%%

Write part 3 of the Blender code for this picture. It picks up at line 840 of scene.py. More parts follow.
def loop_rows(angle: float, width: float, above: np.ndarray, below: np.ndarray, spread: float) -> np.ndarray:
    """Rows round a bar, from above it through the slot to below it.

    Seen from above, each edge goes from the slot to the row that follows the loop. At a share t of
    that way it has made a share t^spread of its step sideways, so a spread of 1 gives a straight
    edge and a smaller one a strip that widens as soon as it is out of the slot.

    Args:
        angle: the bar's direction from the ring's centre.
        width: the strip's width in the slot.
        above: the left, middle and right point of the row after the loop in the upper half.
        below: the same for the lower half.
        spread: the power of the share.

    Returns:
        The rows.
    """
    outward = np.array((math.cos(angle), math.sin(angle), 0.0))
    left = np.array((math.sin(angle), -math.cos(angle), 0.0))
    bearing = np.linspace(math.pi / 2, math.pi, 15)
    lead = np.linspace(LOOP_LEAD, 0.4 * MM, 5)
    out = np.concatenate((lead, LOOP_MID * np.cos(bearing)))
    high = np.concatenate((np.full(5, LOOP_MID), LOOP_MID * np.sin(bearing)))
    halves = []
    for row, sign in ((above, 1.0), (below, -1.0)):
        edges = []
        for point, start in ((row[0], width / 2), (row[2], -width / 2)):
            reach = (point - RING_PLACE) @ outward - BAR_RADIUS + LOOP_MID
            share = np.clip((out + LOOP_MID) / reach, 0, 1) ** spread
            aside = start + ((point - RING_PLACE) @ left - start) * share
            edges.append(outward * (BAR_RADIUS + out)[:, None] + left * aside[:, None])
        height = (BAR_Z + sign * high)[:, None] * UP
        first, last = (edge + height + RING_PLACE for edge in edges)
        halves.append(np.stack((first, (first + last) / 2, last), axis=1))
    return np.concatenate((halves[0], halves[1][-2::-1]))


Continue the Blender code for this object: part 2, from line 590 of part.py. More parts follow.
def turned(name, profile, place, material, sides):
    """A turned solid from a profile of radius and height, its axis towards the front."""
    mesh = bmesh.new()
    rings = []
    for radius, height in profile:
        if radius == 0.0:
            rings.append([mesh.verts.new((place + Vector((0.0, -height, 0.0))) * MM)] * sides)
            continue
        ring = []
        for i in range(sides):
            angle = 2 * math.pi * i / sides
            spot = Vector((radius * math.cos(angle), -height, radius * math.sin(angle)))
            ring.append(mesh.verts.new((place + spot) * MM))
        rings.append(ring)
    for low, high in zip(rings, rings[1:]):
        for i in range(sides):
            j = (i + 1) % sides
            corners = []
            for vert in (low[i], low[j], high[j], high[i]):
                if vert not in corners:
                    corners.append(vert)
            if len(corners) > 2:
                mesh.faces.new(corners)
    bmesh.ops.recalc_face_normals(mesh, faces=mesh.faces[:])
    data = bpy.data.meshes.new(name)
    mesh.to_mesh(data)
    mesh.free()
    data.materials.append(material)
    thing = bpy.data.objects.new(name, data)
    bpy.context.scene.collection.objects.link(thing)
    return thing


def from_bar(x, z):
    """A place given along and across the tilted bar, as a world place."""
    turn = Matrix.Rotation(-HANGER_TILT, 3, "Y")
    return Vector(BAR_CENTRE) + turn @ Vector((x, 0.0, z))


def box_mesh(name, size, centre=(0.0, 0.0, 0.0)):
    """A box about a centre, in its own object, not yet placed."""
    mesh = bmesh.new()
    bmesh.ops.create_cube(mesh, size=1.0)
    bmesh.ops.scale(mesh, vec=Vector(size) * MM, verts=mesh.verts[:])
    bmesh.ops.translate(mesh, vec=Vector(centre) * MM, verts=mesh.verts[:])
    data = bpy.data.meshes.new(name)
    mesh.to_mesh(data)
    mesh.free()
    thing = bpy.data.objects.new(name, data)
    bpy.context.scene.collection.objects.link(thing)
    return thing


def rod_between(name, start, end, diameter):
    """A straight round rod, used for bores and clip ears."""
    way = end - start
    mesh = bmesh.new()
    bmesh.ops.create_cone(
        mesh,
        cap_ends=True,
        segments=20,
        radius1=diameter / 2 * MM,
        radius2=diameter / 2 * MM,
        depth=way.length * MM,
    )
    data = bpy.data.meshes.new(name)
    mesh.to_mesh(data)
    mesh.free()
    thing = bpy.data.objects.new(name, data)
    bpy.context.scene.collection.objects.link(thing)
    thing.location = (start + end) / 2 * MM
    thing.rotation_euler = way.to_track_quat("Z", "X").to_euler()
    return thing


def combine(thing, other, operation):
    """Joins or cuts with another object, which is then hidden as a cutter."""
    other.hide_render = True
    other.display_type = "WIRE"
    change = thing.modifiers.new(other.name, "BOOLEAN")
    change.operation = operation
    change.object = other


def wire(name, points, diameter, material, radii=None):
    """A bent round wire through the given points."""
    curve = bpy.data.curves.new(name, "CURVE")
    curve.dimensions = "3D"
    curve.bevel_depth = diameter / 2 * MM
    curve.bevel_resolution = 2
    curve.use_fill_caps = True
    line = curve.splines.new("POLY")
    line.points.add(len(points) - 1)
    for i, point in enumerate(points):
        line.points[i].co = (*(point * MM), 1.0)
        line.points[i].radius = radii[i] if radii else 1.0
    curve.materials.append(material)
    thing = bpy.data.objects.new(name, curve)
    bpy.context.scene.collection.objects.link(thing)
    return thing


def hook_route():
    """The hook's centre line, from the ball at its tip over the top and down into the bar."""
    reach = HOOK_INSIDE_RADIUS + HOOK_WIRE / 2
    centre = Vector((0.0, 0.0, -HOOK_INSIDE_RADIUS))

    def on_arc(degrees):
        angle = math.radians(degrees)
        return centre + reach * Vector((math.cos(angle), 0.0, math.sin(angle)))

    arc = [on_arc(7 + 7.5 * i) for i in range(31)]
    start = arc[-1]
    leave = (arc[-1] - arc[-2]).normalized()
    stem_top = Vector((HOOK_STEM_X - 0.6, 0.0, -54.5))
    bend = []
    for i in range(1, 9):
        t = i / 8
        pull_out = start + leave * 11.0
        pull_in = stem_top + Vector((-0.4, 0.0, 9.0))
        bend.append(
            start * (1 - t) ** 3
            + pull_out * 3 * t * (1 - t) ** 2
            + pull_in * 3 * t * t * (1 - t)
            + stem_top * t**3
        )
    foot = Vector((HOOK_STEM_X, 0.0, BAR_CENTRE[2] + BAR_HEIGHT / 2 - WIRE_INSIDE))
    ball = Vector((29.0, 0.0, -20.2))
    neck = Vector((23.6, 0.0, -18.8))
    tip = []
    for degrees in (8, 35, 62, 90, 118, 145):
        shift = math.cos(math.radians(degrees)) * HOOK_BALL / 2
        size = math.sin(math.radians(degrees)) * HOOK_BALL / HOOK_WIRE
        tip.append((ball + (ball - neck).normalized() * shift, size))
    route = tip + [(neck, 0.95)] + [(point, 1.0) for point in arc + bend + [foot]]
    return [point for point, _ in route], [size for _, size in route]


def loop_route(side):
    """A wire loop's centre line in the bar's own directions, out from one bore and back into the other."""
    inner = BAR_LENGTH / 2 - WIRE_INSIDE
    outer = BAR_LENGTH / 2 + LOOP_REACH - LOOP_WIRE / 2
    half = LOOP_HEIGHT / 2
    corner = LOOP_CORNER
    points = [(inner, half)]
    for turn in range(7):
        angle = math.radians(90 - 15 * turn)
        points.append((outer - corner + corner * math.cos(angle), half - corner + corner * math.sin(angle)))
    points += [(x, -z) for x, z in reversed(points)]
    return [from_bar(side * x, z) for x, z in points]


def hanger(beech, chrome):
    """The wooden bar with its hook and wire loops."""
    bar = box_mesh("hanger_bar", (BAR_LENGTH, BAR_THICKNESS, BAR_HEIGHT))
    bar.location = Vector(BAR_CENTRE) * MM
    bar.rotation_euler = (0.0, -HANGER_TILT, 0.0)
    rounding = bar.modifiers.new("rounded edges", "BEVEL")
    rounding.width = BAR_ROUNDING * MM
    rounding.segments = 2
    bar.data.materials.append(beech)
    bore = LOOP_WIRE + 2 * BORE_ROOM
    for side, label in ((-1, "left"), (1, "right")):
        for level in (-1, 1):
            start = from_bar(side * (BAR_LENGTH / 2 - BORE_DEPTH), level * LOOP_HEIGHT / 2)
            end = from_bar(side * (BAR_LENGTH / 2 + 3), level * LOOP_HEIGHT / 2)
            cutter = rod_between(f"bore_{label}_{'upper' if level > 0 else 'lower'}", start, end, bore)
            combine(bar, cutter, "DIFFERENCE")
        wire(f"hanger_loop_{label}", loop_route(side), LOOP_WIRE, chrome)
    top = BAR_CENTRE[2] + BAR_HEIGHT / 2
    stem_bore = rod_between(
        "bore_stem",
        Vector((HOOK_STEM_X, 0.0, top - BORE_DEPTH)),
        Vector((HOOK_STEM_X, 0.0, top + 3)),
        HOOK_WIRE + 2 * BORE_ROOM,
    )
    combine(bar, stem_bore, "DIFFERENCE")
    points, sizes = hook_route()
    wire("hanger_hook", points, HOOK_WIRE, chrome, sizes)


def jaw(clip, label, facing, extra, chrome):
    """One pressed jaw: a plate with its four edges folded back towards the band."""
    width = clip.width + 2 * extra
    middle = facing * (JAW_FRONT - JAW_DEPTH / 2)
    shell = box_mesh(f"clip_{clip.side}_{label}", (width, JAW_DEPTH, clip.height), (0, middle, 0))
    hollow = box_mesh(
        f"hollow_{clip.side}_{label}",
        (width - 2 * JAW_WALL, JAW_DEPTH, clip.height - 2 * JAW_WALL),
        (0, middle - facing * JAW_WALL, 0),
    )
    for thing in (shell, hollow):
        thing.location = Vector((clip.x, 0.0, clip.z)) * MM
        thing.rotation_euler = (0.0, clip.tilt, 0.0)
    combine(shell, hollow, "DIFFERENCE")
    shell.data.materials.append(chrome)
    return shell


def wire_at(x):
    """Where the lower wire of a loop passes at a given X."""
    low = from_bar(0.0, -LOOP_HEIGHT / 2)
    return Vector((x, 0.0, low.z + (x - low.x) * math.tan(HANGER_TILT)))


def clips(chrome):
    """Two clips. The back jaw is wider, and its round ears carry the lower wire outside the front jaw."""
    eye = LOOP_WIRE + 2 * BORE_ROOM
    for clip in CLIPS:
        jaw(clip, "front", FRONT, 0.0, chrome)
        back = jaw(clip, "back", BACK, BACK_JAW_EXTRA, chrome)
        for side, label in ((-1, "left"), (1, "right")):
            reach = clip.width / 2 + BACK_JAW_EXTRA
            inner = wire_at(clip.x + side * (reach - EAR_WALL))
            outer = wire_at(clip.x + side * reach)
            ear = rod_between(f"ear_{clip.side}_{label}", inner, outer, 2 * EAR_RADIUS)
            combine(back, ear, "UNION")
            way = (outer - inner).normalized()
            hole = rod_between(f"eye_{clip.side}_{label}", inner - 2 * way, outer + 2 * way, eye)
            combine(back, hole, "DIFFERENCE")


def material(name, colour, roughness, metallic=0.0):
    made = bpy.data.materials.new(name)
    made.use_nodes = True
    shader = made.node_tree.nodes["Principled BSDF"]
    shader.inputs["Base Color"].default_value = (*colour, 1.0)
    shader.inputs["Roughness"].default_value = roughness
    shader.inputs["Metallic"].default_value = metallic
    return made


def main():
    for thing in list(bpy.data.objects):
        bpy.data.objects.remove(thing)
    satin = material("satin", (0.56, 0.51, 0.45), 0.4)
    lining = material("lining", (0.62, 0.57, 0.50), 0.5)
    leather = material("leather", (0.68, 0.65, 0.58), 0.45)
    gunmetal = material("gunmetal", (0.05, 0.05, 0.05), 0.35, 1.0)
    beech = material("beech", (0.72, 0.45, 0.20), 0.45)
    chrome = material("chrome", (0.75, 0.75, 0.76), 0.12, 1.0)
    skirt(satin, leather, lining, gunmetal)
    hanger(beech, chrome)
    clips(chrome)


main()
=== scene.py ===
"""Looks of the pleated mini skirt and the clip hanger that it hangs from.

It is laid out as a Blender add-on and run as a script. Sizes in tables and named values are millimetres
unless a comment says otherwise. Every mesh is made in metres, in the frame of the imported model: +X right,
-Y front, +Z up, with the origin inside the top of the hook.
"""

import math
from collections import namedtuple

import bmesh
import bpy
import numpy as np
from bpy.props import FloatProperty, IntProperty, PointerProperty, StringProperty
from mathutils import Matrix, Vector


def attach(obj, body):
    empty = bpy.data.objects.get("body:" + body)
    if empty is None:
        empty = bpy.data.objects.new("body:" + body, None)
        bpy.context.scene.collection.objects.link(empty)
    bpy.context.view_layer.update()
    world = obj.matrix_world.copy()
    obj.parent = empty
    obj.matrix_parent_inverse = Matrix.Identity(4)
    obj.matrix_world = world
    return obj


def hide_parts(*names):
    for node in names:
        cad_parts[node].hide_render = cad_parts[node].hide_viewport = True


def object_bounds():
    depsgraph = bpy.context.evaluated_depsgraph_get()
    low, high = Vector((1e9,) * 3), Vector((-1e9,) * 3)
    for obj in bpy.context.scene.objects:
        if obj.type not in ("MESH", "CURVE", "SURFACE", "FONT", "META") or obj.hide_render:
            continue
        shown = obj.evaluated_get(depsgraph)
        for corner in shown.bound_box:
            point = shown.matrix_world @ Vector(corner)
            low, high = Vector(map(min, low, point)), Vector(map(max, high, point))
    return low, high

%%

Exercise brief: Looking at the data above, return every line from the one with "0.76), 0.12, 1.0)" down to the one with "for corner in", exactly and inclusively.

Solution for this problem:
    chrome = material("chrome", (0.75, 0.75, 0.76), 0.12, 1.0)
    skirt(satin, leather, lining, gunmetal)
    hanger(beech, chrome)
    clips(chrome)


main()
=== scene.py ===
"""Looks of the pleated mini skirt and the clip hanger that it hangs from.

It is laid out as a Blender add-on and run as a script. Sizes in tables and named values are millimetres
unless a comment says otherwise. Every mesh is made in metres, in the frame of the imported model: +X right,
-Y front, +Z up, with the origin inside the top of the hook.
"""

import math
from collections import namedtuple

import bmesh
import bpy
import numpy as np
from bpy.props import FloatProperty, IntProperty, PointerProperty, StringProperty
from mathutils import Matrix, Vector


def attach(obj, body):
    empty = bpy.data.objects.get("body:" + body)
    if empty is None:
        empty = bpy.data.objects.new("body:" + body, None)
        bpy.context.scene.collection.objects.link(empty)
    bpy.context.view_layer.update()
    world = obj.matrix_world.copy()
    obj.parent = empty
    obj.matrix_parent_inverse = Matrix.Identity(4)
    obj.matrix_world = world
    return obj


def hide_parts(*names):
    for node in names:
        cad_parts[node].hide_render = cad_parts[node].hide_viewport = True


def object_bounds():
    depsgraph = bpy.context.evaluated_depsgraph_get()
    low, high = Vector((1e9,) * 3), Vector((-1e9,) * 3)
    for obj in bpy.context.scene.objects:
        if obj.type not in ("MESH", "CURVE", "SURFACE", "FONT", "META") or obj.hide_render:
            continue
        shown = obj.evaluated_get(depsgraph)
        for corner in shown.bound_box:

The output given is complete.